ボールス [ Sir Bors ]
ガリア王ボールスの息子。ランスロットの従兄弟にしてファンクラブ会員第3ご・・・しつこい?
聖杯探究を成功させ、かつアーサー王の元に帰ってきたただ一人の騎士。
ブランデゴリス王の娘に思いを寄せられ、魔法をかけられて契りを交すまでは純潔を保っていた。マジメなのねん。その時にできた子が、のちのコンスタンティノープル皇帝、ヘリン・ル・ブランク(白皙のヘリン)。ちなみに英語だと「Helain The White」。・・・だっせえ・・・。
聖杯探究の際、危機に陥っている兄、ライオネルを助けるか、見ず知らずの乙女を助けるかの究極の選択を迫られる。結局、乙女を助けたあと、兄を助けようと走るボールス。しかし、たまたま行き会った僧侶に兄の行方を尋ねたところ、「その方なら死んでしまわれましたよ」と薮の中の死体を見せられた。

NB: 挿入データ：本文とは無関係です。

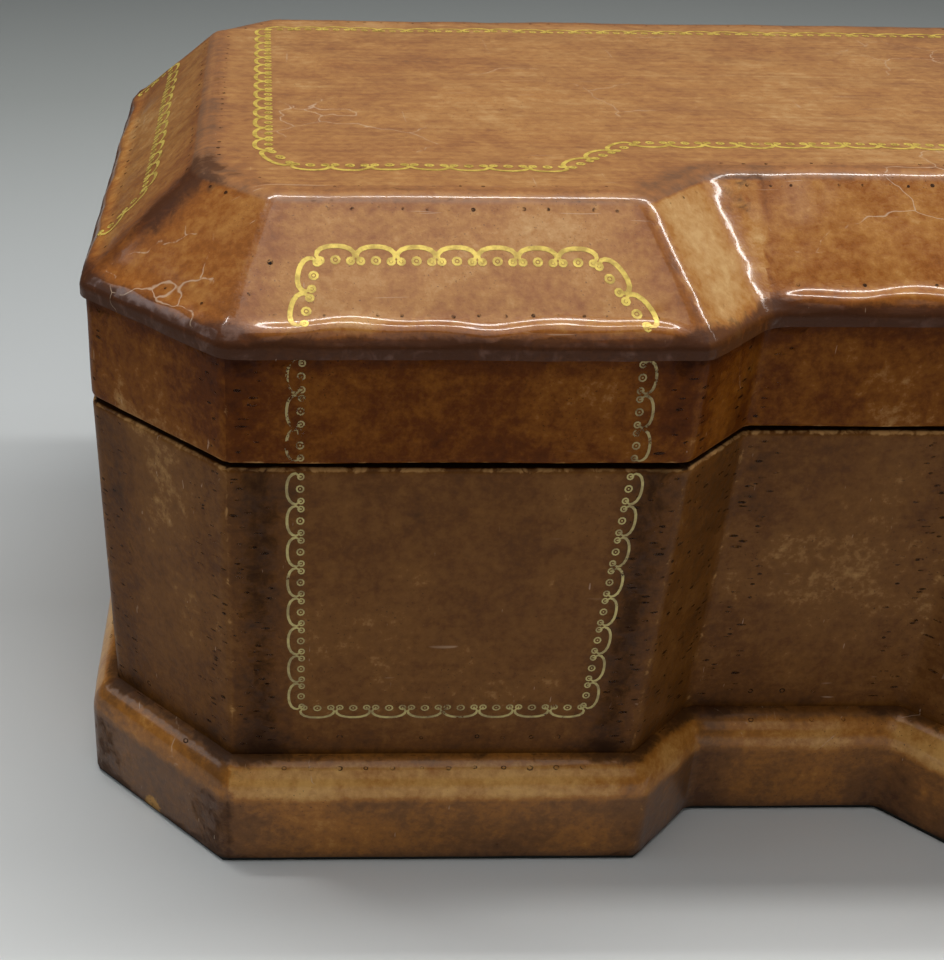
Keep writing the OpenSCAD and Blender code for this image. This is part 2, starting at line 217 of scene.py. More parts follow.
def gridCuts(pitch, axes="xyz"):
    # cuts the open piece into small faces, so that it can take unevenness
    data = bmesh.from_edit_mesh(bpy.context.object.data)
    low = [min(v.co[k] for v in data.verts) for k in range(3)]
    high = [max(v.co[k] for v in data.verts) for k in range(3)]
    bpy.ops.mesh.select_mode(type="FACE")
    for axis in axes:
        k = "xyz".index(axis)
        count = int((high[k] - low[k]) / pitch)
        for i in range(1, count):
            place, way = [0, 0, 0], [0, 0, 0]
            place[k], way[k] = low[k] + (high[k] - low[k]) * i / count, 1
            bpy.ops.mesh.select_all(action="SELECT")
            bpy.ops.mesh.bisect(plane_co=place, plane_no=way)


def applyModifiers(piece):
    only(piece)
    for modifier in list(piece.modifiers):
        bpy.ops.object.modifier_apply(modifier=modifier.name)


def waver(piece, strength, size, depth=1):
    # soft unevenness, out along the surface
    texture = bpy.data.textures.new(piece.name + "Waver", "CLOUDS")
    texture.noise_scale = size
    texture.noise_depth = depth
    modifier = piece.modifiers.new("waver", "DISPLACE")
    modifier.texture = texture
    modifier.texture_coords = "LOCAL"
    modifier.strength = strength
    modifier.mid_level = 0.5
    applyModifiers(piece)


def points(piece):
    co = np.zeros(len(piece.data.vertices) * 3)
    piece.data.vertices.foreach_get("co", co)
    return co.reshape(-1, 3)


def paint(piece, name, values):
    attribute = piece.data.attributes.get(name) or piece.data.attributes.new(name, "FLOAT", "POINT")
    attribute.data.foreach_set("value", np.clip(values, 0, 1).astype(np.float32))


def smooth(piece, angle):
    only(piece)
    bpy.ops.object.shade_smooth_by_angle(angle=math.radians(angle))


def normals(piece):
    co = np.zeros(len(piece.data.vertices) * 3)
    piece.data.vertex_normals.foreach_get("vector", co)
    return co.reshape(-1, 3)


def move(piece, offsets):
    piece.data.vertices.foreach_set("co", (points(piece) + offsets).ravel())
    piece.data.update()


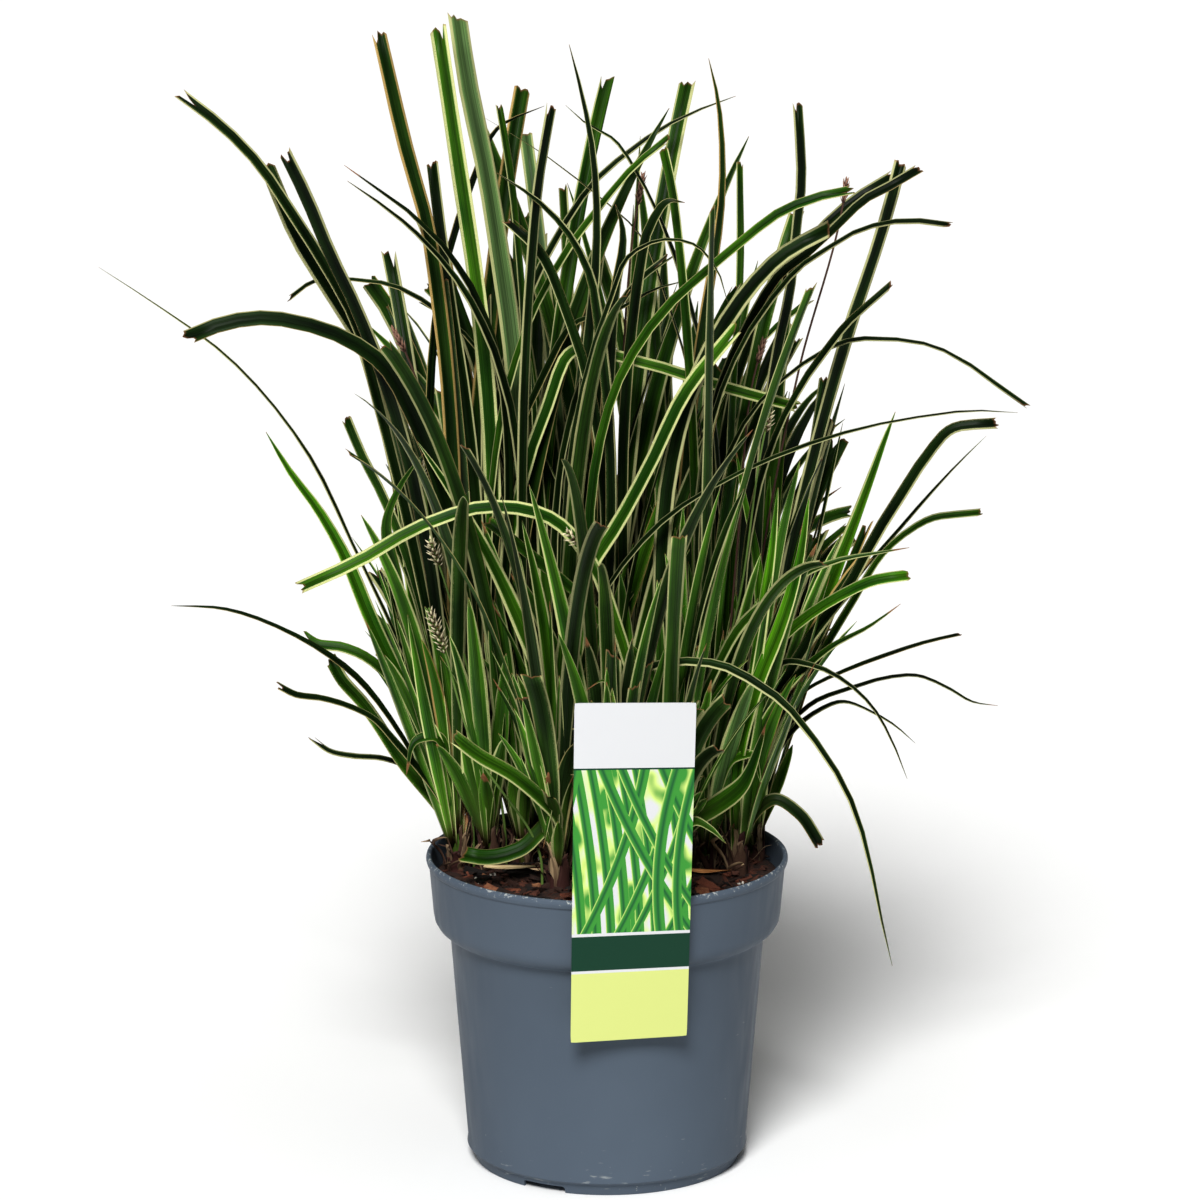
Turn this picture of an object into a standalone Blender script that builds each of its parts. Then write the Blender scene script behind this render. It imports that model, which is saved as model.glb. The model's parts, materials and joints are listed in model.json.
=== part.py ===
"""A variegated sedge in its round nursery pot, with a plant label hung over the rim.

Lengths are in millimetres up to the point where a mesh is made. The pot's axis is Z, its foot stands on z = 0
and the label faces -Y.
"""

import math
import random

import bpy
from mathutils import Vector
from mathutils.bvhtree import BVHTree

MM = 0.001
GAP = 0.3

# The pot: a stepped collar, a rolled lip and a notched foot.
POT_SIDES = 32
SOIL_SIDES = 16
POT_HIGH = 164.0
COLLAR_LOW = 123.0
RECESS_HIGH = 3.7
FLOOR_TOP = 5.7
NOTCH_WIDE = 24.0
NOTCH_TURNS = (-28.0, 92.0, 212.0)
DRAIN_COUNT = 6
DRAIN_RING = 49.0
DRAIN_RADIUS = 4.5

SOIL_TOP = 152.0
SOIL_RADIUS = 89.7
SOIL_SEED = 5
CHIP_COUNT = 9
CHIP_TOP = 156.4

# The label leans outwards at the top, a little more on its right.
LABEL_TURN = 7.3
LABEL_WIDE = 60.0
LABEL_LOW = 89.5
LABEL_HIGH = 271.0
LABEL_THICK = 0.6
LABEL_REST = 96.6
LABEL_REST_HIGH = 161.5
LABEL_LEANS = (5.7, 9.2)
TONGUE_WIDE = 22.0
TONGUE_THICK = 0.8

# The eye that the outlines of the leaves were read from, level across and this far in front and above.
EYE_AWAY = 2600.0
EYE_HIGH = 896.5

ROOT_LOW = 134.0
LEAF_START = 168.0
LEAF_SEED = 23
KEEL = 1.15
SHEATH_SIDES = 6
DEPTH_TRIES = (0, 9, -9, 18, -18, 27, -27, 38, -38, 50, -50, 62, 74)
TRIES = 60
OWN_START = 26.0
BEND = 90.0

# Shoots: name, place across and back, radius of the sheaths, their height above z = 0, filling leaves.
SHOOTS = (
    ("shoot_left_edge", -78.0, 6.0, 6.0, 190.0, 9),
    ("shoot_left", -61.0, 7.0, 6.0, 186.0, 10),
    ("shoot_left_inner", -44.0, 18.0, 6.0, 188.0, 11),
    ("shoot_front_left", -25.0, -26.0, 6.0, 182.0, 10),
    ("shoot_front", 2.0, -38.0, 6.0, 182.0, 10),
    ("shoot_front_right", 30.0, -28.0, 6.0, 182.0, 10),
    ("shoot_right", 50.0, 4.0, 6.5, 184.0, 10),
    ("shoot_right_outer", 68.0, -1.0, 6.0, 186.0, 10),
    ("shoot_right_edge", 77.0, 27.0, 6.0, 192.0, 9),
    ("shoot_right_inner", 60.0, 30.0, 6.0, 188.0, 10),
    ("shoot_back_left", -68.0, 40.0, 6.0, 190.0, 9),
    ("shoot_middle_left", -24.0, 4.0, 6.5, 186.0, 11),
    ("shoot_middle_front", -4.0, -12.0, 6.0, 184.0, 10),
    ("shoot_middle", 12.0, 12.0, 6.5, 186.0, 11),
    ("shoot_middle_right", 32.0, 22.0, 6.5, 186.0, 11),
    ("shoot_middle_back", -10.0, 34.0, 6.5, 188.0, 11),
    ("shoot_left_back", -42.0, 48.0, 6.0, 188.0, 10),
    ("shoot_back_inner", -20.0, 64.0, 6.0, 190.0, 10),
    ("shoot_back", 8.0, 58.0, 6.0, 190.0, 10),
    ("shoot_back_right", 32.0, 62.0, 6.0, 190.0, 10),
    ("shoot_right_back", 54.0, 56.0, 6.0, 190.0, 10),
)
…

「懐かしい兄上。あなたと引き離されて、もはや私の喜びは永遠に消え去ってしまった」と身も世も無いほどに嘆くボールス。エクトルといい、どうもランスロットの一族は兄弟愛が強いみたい??(^^;)
泣く泣く兄を葬り、小さな礼拝堂に差し掛かったボールスはびっくり仰天。死んだとばかり思っていたライオネルが入り口に座っている!兄の無事を心から喜ぶボールスだったが、フツー怪しむとか怯えるとかしないか?なんか頭のネジが常人と違う位置にあるようじゃのう。
それはともかく、喜ぶ弟に、ライオネルは怒りの声をぶつける。「おまえは俺を見捨てた。その非道な行いに対し、今、この兄が殺してやる!それだけの値はあるのだ」
兄の激怒に、土下座して謝るボールスだったが、ライオネルは聞き入れない。兄と戦うか殺されるか、二つに一つしかなくなってしまった状況に困惑しながらも、ボールスは必死に兄に赦しを乞う。闘おうとしない弟に業を煮やしたライオネルは、馬を煽ってボールスを蹄にかけた。気絶した弟の兜を引き剥がし、首をはねようとした所で、円卓の騎士のひとりであり、兄弟とも旧知のコルグレヴァンスが通りかかった。
兄の弟殺しを止めに入ったコルグレヴァンスは、正気づいたライオネルに助けを求めながら、逆上したライオネルに殺されてしまう。
そして、ライオネルは再びボールスを殺そうと撃ちかかってきた。最後の懇願をも一蹴されたボールスは泣きながら剣を抜き、兄に刃を向ける罪を神に詫びた。
そして、まさに兄を討とうとしたその時、天から「兄を討ってはいけない」と声が聞こえ、一群の雲が二人の間に降りてきた。
炎そのもののような雲によって、二人はしばらく気絶していたが、気がついた時にはライオネルはすっかり正気になっており、ボールスに対する仕打ちを謝罪した。ライオネルは悪魔に操られていたのだ。
兄の無事を喜び、快く許したボールスは神の声に導かれるままにパーシヴァル・ガラハドと合流し、聖杯探索を成功させるのだった。めでたしめでたし♪
・・・って、おいコラ。コルグレヴァンスはどうなったんだよ・・・(死んだまま)。とんだとばっちり君なのでした。アーメン。
その後、アーサー王の、っていうよりランスロット一党の元に帰ったボールスは、ランスロットの死後十字軍に加わり、他の騎士とともに聖金曜日に戦死するのでした。
けっこうおいしい役回りのボールス卿。それにしても十字軍とはねえ。うーむ。